From the beginning I have been a Vanwall fan, so Tony Brooks has always been high on my list of heroes. Imagine my excitement when he came to a members’ meeting at Goodwood in September 1960 and offered to take any BARC junior members present for a lap of the circuit. There were only about a dozen of us, and he took us round in a Ford saloon two or three at a time. It was a wonderful experience which I have never forgotten and, although at that age I did not have the words to express it, I realised then that he was not just a great driver but a great man, free of any affectation or ego.
Roger Keyworth, Huntingdon
A car chase with McRae
Your article on Jimmy McRae (November issue) reminds me of Cyprus 1984 when I was covering the rally for Motoring News. In the days leading up to it Brian Patterson and I took our hire car to have a look at one of the notoriously rocky stages. We crawl through the test and emerge to find a welcome tar road, a village and a taverna.
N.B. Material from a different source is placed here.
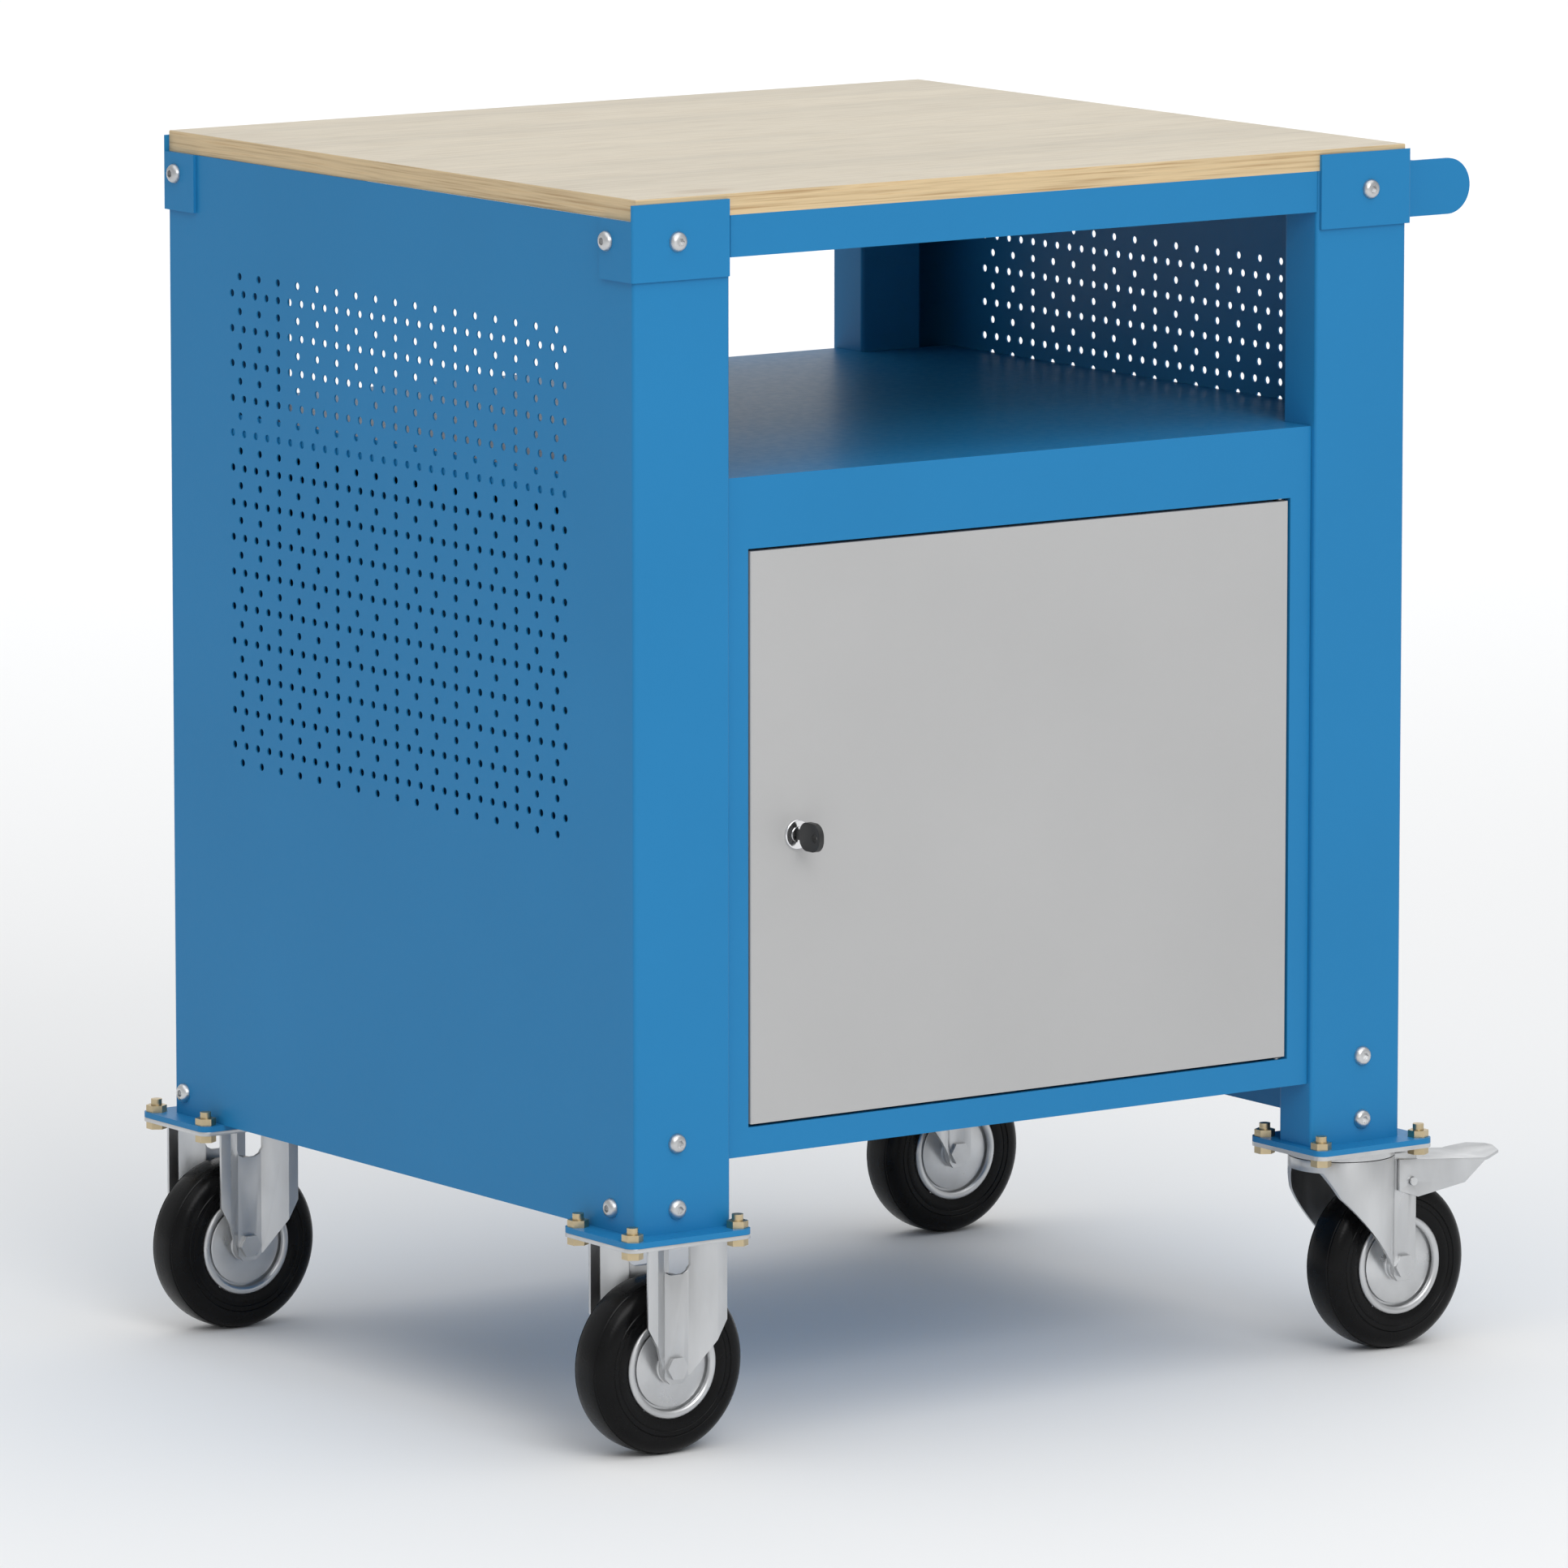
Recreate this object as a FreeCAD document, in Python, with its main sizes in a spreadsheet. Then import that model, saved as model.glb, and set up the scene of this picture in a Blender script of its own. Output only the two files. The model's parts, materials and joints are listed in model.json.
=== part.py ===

Observing the ancient Irish custom of never passing a pub, we stop for a beer. Before long we hear the bangs and clatters of an approaching rally car, and around the corner comes the 240RS of McRae and Grindrod. Of course the custom extends to our friends, so they stop and are soon joined by the crew of the chase car.
A few bottles of Keo later and Patterson, who is facing the road, leaps up and shouts “Jimmy, the car!”, and there it is running down the hill on its own, its brake fluid having boiled, thus rendering the handbrake ineffective. We all give chase and manage to apprehend the errant Nissan before it comes to grief. When it is safely parked with gear engaged and a large rock placed under a wheel we decide that considering the shock we’ve just had, a drink is called for.
A year later and back in Cyprus I drove to the airport to collect Keith Oswin of Autosport who had been attending the Manx Rally. This was before the days of e-mail etc, and the result had not reached us, so Keith bore the news of how Brookes had won the championship. While nobody begrudged Russell his win we were all desperately sad that ‘our man’ had lost.